One of my classes is Research into Practice, an in-depth look at different art movements and the philosophies behind them. It’s a kind of advanced, very theoretical art history course. It can be quite dense at times, but so far I think it’s a valuable look into art practice, particularly contemporary practice and movements. Our first assignment was to do three responses to three art or design manifestos. I did three typographical responses because I ended up writing the responses first, then figuring out a way to design them later. It ended up being a nice set, with an exaggerated drop-cap on each one and a smaller block of response text.
My first is an open letter to Futurism, an Italian art movement in the early 20th century that glorified (at the time) futuristic stuff like cars, airplanes, speed and technology. The Futurist manifeso (see here) is a very passionate, bombastic bit of writing that often conflates artistic avant garde ideas with what are considered today to be very politically incorrect social stances. It states that “beauty exists only in a struggle”, then uses this as a starting point to “glorify war” then “fight morality [and] feminism” and considers itself to be a “manifesto of ruinous and incendiary violence”. It equates museums with cemeteries where outmoded art goes to rot. Actually I think they’re on to something with that. But in reading it, one gets the impression that they were trying to come up with something so inflammatory, so politically incorrect that it would somehow allow them to avoid this fate. Indeed, they write, “When we are forty let younger and stronger men than we throw us in the waste paper basket like useless manuscripts!” That the younger generation (and here, it can be argued that they are speaking directly to me, my peers) will be “clutching the air with their predatory fingers and sniffing at the gates of the academies the good scent of our decaying spirits, already promised to the catacombs of the libraries.” And then they say, “But we will not be there.”
Ah, but they are. That’s the thing. I don’t get the impression from the text that they recognized this would be some kind of an irony 100 years in the future, when the passion faded away, and the world moved on, and now here I am, checking out a book on Futurism from the library that hasn’t been touched in several years. I can’t even be mad reading their subversive prose. I’m not angry. I’m not anything at all. And I think, for them, that’s a fate worse than death.
O Futurism—
For as forward thinking as your name implies, you couldn’t have been more of your time.
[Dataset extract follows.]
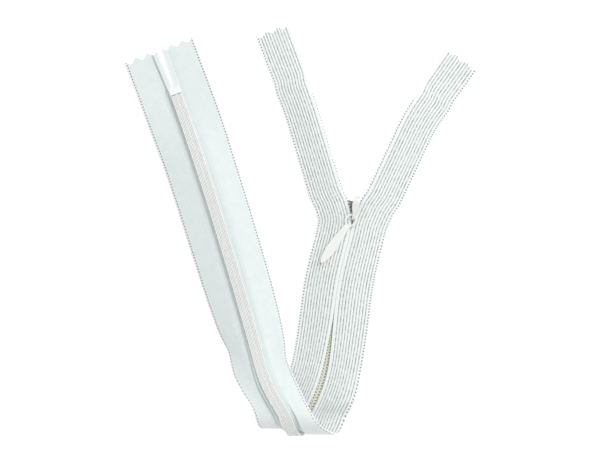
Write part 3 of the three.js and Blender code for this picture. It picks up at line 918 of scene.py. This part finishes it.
# %% A small helper for node graphs
class Graph:
    def __init__(self, name):
        self.material = bpy.data.materials.new(name)
        self.material.use_nodes = True
        self.tree = self.material.node_tree
        self.shader = self.tree.nodes["Principled BSDF"]

    def link(self, source, target):
        if isinstance(source, (int, float)):
            target.default_value = source
        else:
            self.tree.links.new(source, target)

    def math(self, operation, a, b=None, c=None):
        node = self.tree.nodes.new("ShaderNodeMath")
        node.operation = operation
        for value, socket in zip((a, b, c), node.inputs):
            if value is not None:
                self.link(value, socket)
        return node.outputs[0]

    def ramp(self, value, low, high, start=0.0, end=1.0):
        node = self.tree.nodes.new("ShaderNodeMapRange")
        node.interpolation_type = "SMOOTHSTEP"
        self.link(value, node.inputs["Value"])
        for socket, number in zip(node.inputs[1:5], (low, high, start, end)):
            socket.default_value = number
        return node.outputs[0]

    def noise(self, vector, scale, detail=2.0):
        node = self.tree.nodes.new("ShaderNodeTexNoise")
        self.link(vector, node.inputs["Vector"])
        node.inputs["Scale"].default_value = scale
        node.inputs["Detail"].default_value = detail
        return node.outputs["Fac"]

    def mix(self, share, first, second):
        node = self.tree.nodes.new("ShaderNodeMix")
        node.data_type = "RGBA"
        self.link(share, node.inputs["Factor"])
        for value, socket in ((first, node.inputs["A"]), (second, node.inputs["B"])):
            color_sockets = [s for s in node.inputs if s.name == socket.name and s.type == "RGBA"]
            if isinstance(value, tuple):
                color_sockets[0].default_value = (*value, 1)
            else:
                self.tree.links.new(value, color_sockets[0])
        return next(s for s in node.outputs if s.type == "RGBA")

    def combine(self, x, y, z=0.0):
        node = self.tree.nodes.new("ShaderNodeCombineXYZ")
        for value, socket in zip((x, y, z), node.inputs):
            self.link(value, socket)
        return node.outputs[0]

    def uv(self):
        node = self.tree.nodes.new("ShaderNodeUVMap")
        node.uv_map = "cloth"
        split = self.tree.nodes.new("ShaderNodeSeparateXYZ")
        self.tree.links.new(node.outputs[0], split.inputs[0])
        return split.outputs[0], split.outputs[1]

    def object_coordinates(self):
        return self.tree.nodes.new("ShaderNodeTexCoord").outputs["Object"]

    def bump(self, height, distance, strength=1.0):
        node = self.tree.nodes.new("ShaderNodeBump")
        node.inputs["Strength"].default_value = strength
        node.inputs["Distance"].default_value = distance
        self.link(height, node.inputs["Height"])
        self.tree.links.new(node.outputs[0], self.shader.inputs["Normal"])

    def color(self, value):
        if isinstance(value, tuple):
            self.shader.inputs["Base Color"].default_value = (*value, 1)
        else:
            self.tree.links.new(value, self.shader.inputs["Base Color"])

    def set(self, **values):
        for name, value in values.items():
            self.shader.inputs[name.replace("_", " ")].default_value = value


# %% Knitted tape
HOLE_PITCH = 1.05
KNIT_PITCH = (0.95, 1.25)
WEAVE_PITCH = (0.35, 0.42)
ALONG_SHIFT = 60.0


def knitted_tape():
    g = Graph("knitted_tape")
    across, along = g.uv()
    w = g.math("ABSOLUTE", across)
    front = g.math("GREATER_THAN", across, 0.0)
    back = g.math("SUBTRACT", 1.0, front)
    # Rib valleys are painted dark over the real relief, a painted shade; noise varies its strength dash by
    # dash.
    turns = g.math("MULTIPLY", g.math("SUBTRACT", HOLE_ROW, w), 2 * math.pi / RIB_PITCH)
    valley = g.ramp(g.math("COSINE", turns), -0.1, 1.0)
    in_ribs = g.math("MULTIPLY", front, g.math("LESS_THAN", w, RIBS_END))
    column = g.math("FLOOR", g.math("DIVIDE", g.math("SUBTRACT", HOLE_ROW + RIB_PITCH / 2, w), RIB_PITCH))
    dash = g.noise(g.combine(g.math("MULTIPLY", column, 7.3), g.math("MULTIPLY", along, 0.9)), 1.0, 1.0)
    depth = g.ramp(dash, 0.3, 0.75, 0.45, 1.0)
    past_edge = g.ramp(w, 0.5, 1.0)
    in_ribs = g.math("MULTIPLY", in_ribs, past_edge)
    shade = g.math("MULTIPLY", g.math("MULTIPLY", valley, in_ribs), depth)
    step = g.math("MODULO", g.math("ADD", along, ALONG_SHIFT), HOLE_PITCH)
    hole_along = g.math("SUBTRACT", step, HOLE_PITCH / 2)
    hole_out = g.math("SUBTRACT", w, HOLE_ROW + 0.05)
    apart = g.math("SQRT", g.math("ADD", g.math("POWER", hole_along, 2.0), g.math("POWER", hole_out, 2.0)))
    hole = g.ramp(apart, 0.12, 0.34, 1.0, 0.0)
    knit_w = g.math("SINE", g.math("MULTIPLY", w, 2 * math.pi / KNIT_PITCH[0]))
    knit_s = g.math("SINE", g.math("MULTIPLY", along, 2 * math.pi / KNIT_PITCH[1]))
    pin = g.ramp(g.math("MULTIPLY", knit_w, knit_s), 0.5, 0.9)
    wale = g.math("MULTIPLY", g.ramp(knit_w, 0.3, 1.0), g.math("MULTIPLY", back, 0.07))
    patches = g.ramp(g.noise(g.combine(w, along), 0.35), 0.42, 0.62)
    pin = g.math("MULTIPLY", g.math("MULTIPLY", pin, back), patches)
    base = g.mix(front, (0.765, 0.83, 0.825), (0.85, 0.885, 0.875))
    rim = g.ramp(w, HOLE_ROW + 0.2, HOLE_ROW + 0.7)
    base = g.mix(rim, base, (0.94, 0.925, 0.92))
    valley_shaded = g.mix(shade, base, (0.27, 0.32, 0.30))
    lined = g.mix(wale, valley_shaded, (0.3, 0.36, 0.36))
    dotted = g.mix(g.math("MULTIPLY", pin, 0.5), lined, (0.45, 0.5, 0.5))
    # The holes are painted near-black, a painted shade in each hole; the bump below also dents them.
    g.color(g.mix(g.math("MULTIPLY", hole, 0.95), dotted, (0.16, 0.18, 0.17)))
    fine = g.math("SINE", g.math("MULTIPLY", along, 2 * math.pi / WEAVE_PITCH[1]))
    cross = g.math("SINE", g.math("MULTIPLY", w, 2 * math.pi / WEAVE_PITCH[0]))
    weave = g.math("MULTIPLY", fine, cross)
    g.bump(g.math("SUBTRACT", g.math("MULTIPLY", weave, 0.25), hole), 0.0001, 0.6)
    g.set(Roughness=0.85)
    g.shader.inputs["Sheen Weight"].default_value = 0.25
    g.shader.inputs["Sheen Roughness"].default_value = 0.5
    return g.material


tape_material = knitted_tape()


# %% Nylon, cord and sewing thread
WHITE_NYLON = (0.89, 0.915, 0.89)
ALOFT = (0.0022, 0.0034)


def nylon(name, color, fading=0.08, aloft=None):
    """aloft, if given, is the unshaded colour where the piece has risen out of the short leg;
    lower down, color is then a painted shade.
    """
    g = Graph(name)
    place = g.object_coordinates()
    drift = g.noise(place, 900.0)
    darker = tuple(c * (1 - fading) for c in color)
    tint = g.mix(drift, darker, color)
    if aloft:
        height = g.tree.nodes.new("ShaderNodeSeparateXYZ")
        g.link(place, height.inputs[0])
        tint = g.mix(g.ramp(height.outputs[2], *ALOFT), tint, aloft)
    g.color(tint)
    g.bump(g.noise(place, 4000.0), 0.00002, 0.4)
    g.set(Roughness=0.38, IOR=1.53)
    g.shader.inputs["Coat Weight"].default_value = 0.15
    return g.material


def twisted(name, color, pitch):
    g = Graph(name)
    around, along = g.uv()
    travel = g.math("ADD", g.math("DIVIDE", along, pitch), around)
    twist = g.math("SINE", g.math("MULTIPLY", travel, 2 * math.pi))
    g.color(g.mix(g.ramp(twist, -1.0, 0.2), tuple(c * 0.88 for c in color), color))
    g.bump(twist, 0.00004, 0.7)
    g.set(Roughness=0.8)
    g.shader.inputs["Sheen Weight"].default_value = 0.3
    return g.material


coil_material = nylon("drawn_nylon", WHITE_NYLON)
# The short coil is painted olive where it lies low in the groove under the tapes, a painted shade; it
# turns white where it rises into the loop.
shaded_coil_material = nylon("drawn_nylon_painted_groove_shade", (0.93, 0.95, 0.79), aloft=WHITE_NYLON)
cord_material = twisted("core_cord", (0.78, 0.80, 0.76), 0.9)
thread_material = twisted("sewing_thread", (0.95, 0.965, 0.95), 0.55)
stop_material = nylon("melted_nylon", (0.88, 0.91, 0.89), 0.06)


# %% Lacquered metal
def lacquer(name, color, chip_color, roughness, chips):
    g = Graph(name)
    place = g.object_coordinates()
    spots = g.ramp(g.noise(place, 1500.0, 3.0), 0.62, 0.7)
    cloud = g.noise(place, 220.0)
    base = g.mix(cloud, tuple(c * 0.94 for c in color), color)
    g.color(g.mix(g.math("MULTIPLY", spots, chips), base, chip_color))
    g.bump(g.noise(place, 2600.0, 3.0), 0.00002, 0.35)
    g.set(Roughness=roughness, Metallic=0.0)
    g.shader.inputs["Coat Weight"].default_value = 0.3
    g.shader.inputs["Coat Roughness"].default_value = 0.15
    return g.material


# The body's dark olive is a painted shade for the shadow it lies in between the tapes.
body_material = lacquer("slider_lacquer_painted_shade", (0.34, 0.37, 0.27), (0.5, 0.5, 0.45), 0.4, 0.35)
# The crown is painted a little darker than the pull's same white lacquer, a painted shade.
crown_material = lacquer("crown_lacquer_painted_shade", (0.77, 0.78, 0.76), (0.5, 0.5, 0.46), 0.3, 0.25)
leaf_material = lacquer("white_lacquer", (0.87, 0.885, 0.86), (0.6, 0.6, 0.55), 0.3, 0.12)

# %% [markdown]
# ## Putting it together
#
# Every piece gets its finish and stands for its CAD nodes, which are hidden. The lock spring
# and pull ride on their bodies; the strips keep their places baked into their meshes.


def bend_with(piece, part):
    if part == "open":
        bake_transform(piece)
    elif part == "short":
        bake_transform(piece)
    else:
        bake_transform(piece)


# %% Tapes and strips get their finish and hide their CAD nodes
NODE_PART = {"open": ["wing"], "short": ["short", "fold"], "long": ["long"]}
STRIP_FINISH = {
    "coil": (coil_material, "coil"),
    "core_cord": (cord_material, "cord"),
    "stitching": (thread_material, "thread"),
}


def flat_length(part, side):
    if part == "open":
        return (WING_LENGTH[side] + SEAM) * MM
    middle = fold_middle_at(side, HALF_WIDTH / 2)
    return (middle - SEAM) * MM if part == "short" else (CHAIN_END - middle) * MM


for (side_name, part), tape in tapes.items():
    tape.data.materials.append(tape_material)
    nodes = [f"{side_name}_tape_{end}" for end in NODE_PART[part]]
    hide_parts(*nodes)
    bend_with(tape, part)
    flat_length(part, SIDES[side_name])

for (side_name, part), run in runs.items():
    for strip, piece in run.items():
        material, slot_name = STRIP_FINISH[strip]
        # The short coil takes the copy with painted groove shade.
        if strip == "coil" and part == "short":
            material = shaded_coil_material
        piece.data.materials.append(material)
        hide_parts(*[f"{side_name}_{strip}_{end}" for end in NODE_PART[part]])
        bend_with(piece, part)


# %% Rigid pieces and the CAD nodes that stay
def dress(name, material):
    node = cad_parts[name]
    node.data.materials.clear()
    node.data.materials.append(material)


METAL_PIECES = (
    (lock_spring, "lock_spring", crown_material),
    (pull, "pull_tab", leaf_material),
)
for piece, node, finish in METAL_PIECES:
    piece.data.materials.clear()
    piece.data.materials.append(finish)
    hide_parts(node)
    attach(piece, node)
dress("slider_body", body_material)
for name in ("left_top_stop", "right_top_stop", "bottom_stop"):
    dress(name, stop_material)
print("slider dressed")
You’ve specifically said, “When we are forty let younger and stronger men than we throw us in the waste paper basket…!” Well, you’re dead, and I’m not yet 30, so I guess that means me.
The thing is, you’re expecting rabid, accusatory critique. People, “panting with anguish and disappointment, and exasperated by our proud indefatigable courage…” You might have had that at one time. The 50′s perhaps, with Senator McCarthy deriding you as Communists from the pulpit of the peoples’ representative. But in fact, I think you’ve ended up with a fate even worse than criticism. The fate of apathy.
See, an angry response is validation. It’s clearly what you want, anyway. People all fired up, pissed off, enraged, all from your little movement, so carefully crafted to be passionate. Sure, it’s nice to have a few people agree with you. Not too many. An enlightened few. But angry people means perversely interested people, means attention.
I don’t come to angry, accusing or enraged. Mostly curious. And maybe a little sad. You’re in that cemetery/museum you so hated. Maybe that’s unavoidable. It’s just how the arts work. Nobody gets angry over you these days. Today you’re a footnote in the dusty tomes of art history. Most of the world has never heard of you. Those who have pick and choose. They take the imagery because it’s “cool”, and shrug off the passion, the misogyny, the intentionally incendiary. But that’s if you’re lucky. Mostly you’re forgotten.

{ 2 } Comments
The opposite of rejection / hatred may be commonly thought of as acceptance / love. But the practical opposite of rejection / hatred is indifference.
This is a really good point! I love that. A very succinct way of putting what I was trying to get at. Definitely will be remembering it for the future.